- **Exercise instructions**
Quote every line of the material beneath this one.

__________________________________________________

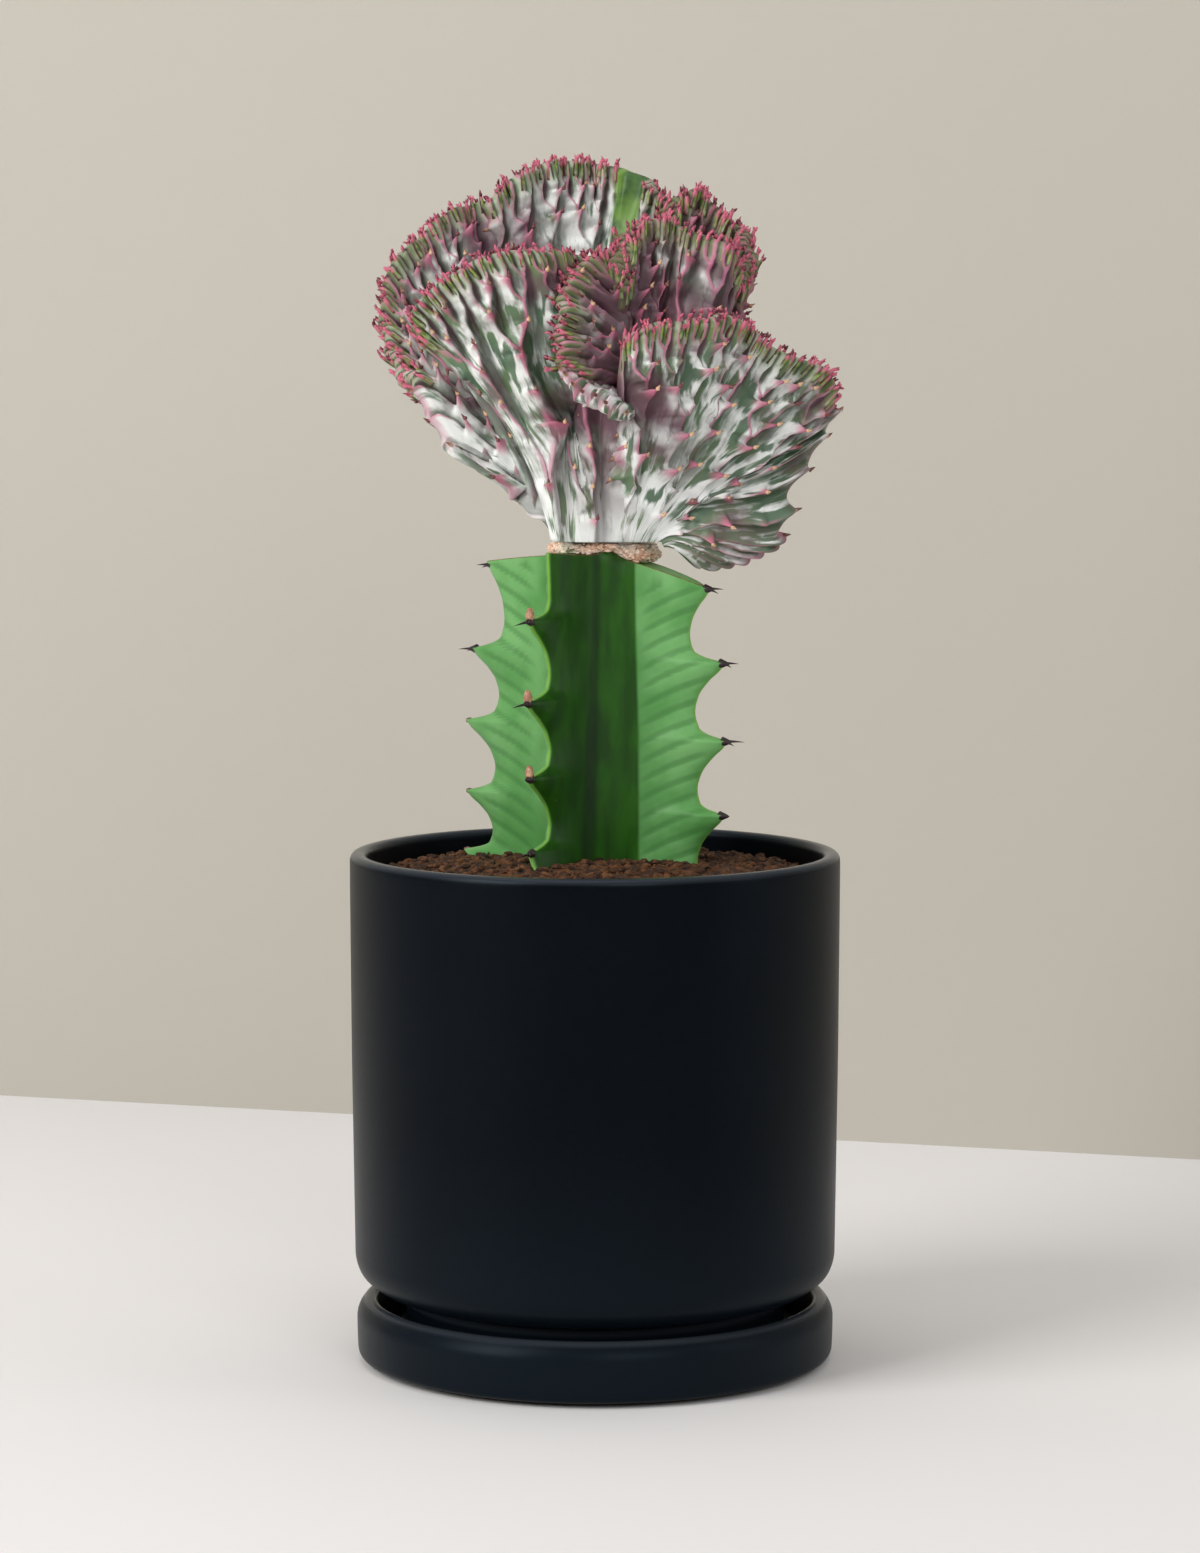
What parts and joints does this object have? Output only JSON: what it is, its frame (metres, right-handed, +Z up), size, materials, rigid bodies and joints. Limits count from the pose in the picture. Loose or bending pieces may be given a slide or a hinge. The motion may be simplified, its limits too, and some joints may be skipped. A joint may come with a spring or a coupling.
{
  "type": "potted grafted crested succulent",
  "caption": "Crested succulent with wavy pink-edged fans, grafted on a toothed green winged stem, in a matt black cylinder pot with a round saucer.",
  "frame": {"origin": "middle of the saucer's flat underside", "axes": "+Z up through the pot and the plant, -Y towards the viewer of the picture, +X to the viewer's right"},
  "size_m": [0.13, 0.13, 0.3208],
  "materials": {
    "saucer_glaze": "matt black",
    "pot_glaze": "matt black",
    "soil": "rough",
    "stem_skin": "waxy satin",
    "callus": "rough",
    "crest_skin": "waxy satin"
  },
  "bodies": {
    "root": {"saucer": "saucer_glaze", "pot": "pot_glaze", "soil": "soil", "rootstock": "stem_skin", "graft_callus": "callus", "crest": "crest_skin"}
  },
  "joints": []
}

__________________________________________________

- **Solution for this problem**
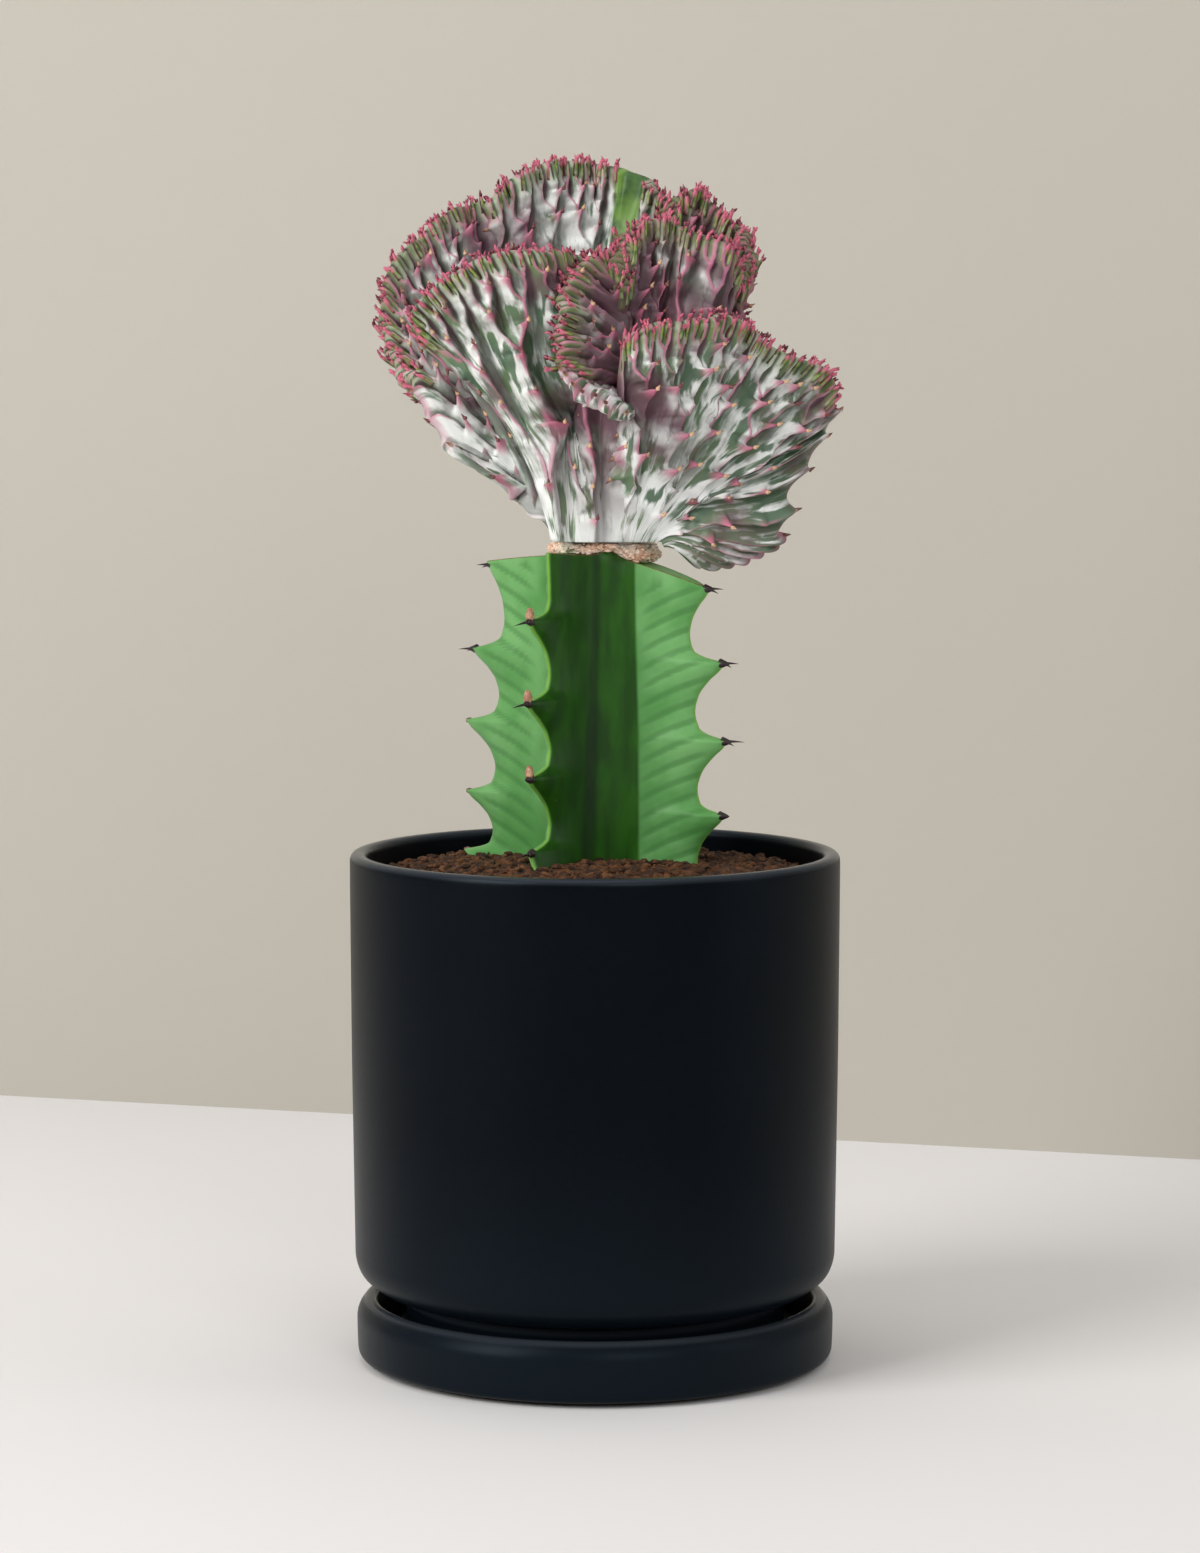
What parts and joints does this object have? Output only JSON: what it is, its frame (metres, right-handed, +Z up), size, materials, rigid bodies and joints. Limits count from the pose in the picture. Loose or bending pieces may be given a slide or a hinge. The motion may be simplified, its limits too, and some joints may be skipped. A joint may come with a spring or a coupling.
{
  "type": "potted grafted crested succulent",
  "caption": "Crested succulent with wavy pink-edged fans, grafted on a toothed green winged stem, in a matt black cylinder pot with a round saucer.",
  "frame": {"origin": "middle of the saucer's flat underside", "axes": "+Z up through the pot and the plant, -Y towards the viewer of the picture, +X to the viewer's right"},
  "size_m": [0.13, 0.13, 0.3208],
  "materials": {
    "saucer_glaze": "matt black",
    "pot_glaze": "matt black",
    "soil": "rough",
    "stem_skin": "waxy satin",
    "callus": "rough",
    "crest_skin": "waxy satin"
  },
  "bodies": {
    "root": {"saucer": "saucer_glaze", "pot": "pot_glaze", "soil": "soil", "rootstock": "stem_skin", "graft_callus": "callus", "crest": "crest_skin"}
  },
  "joints": []
}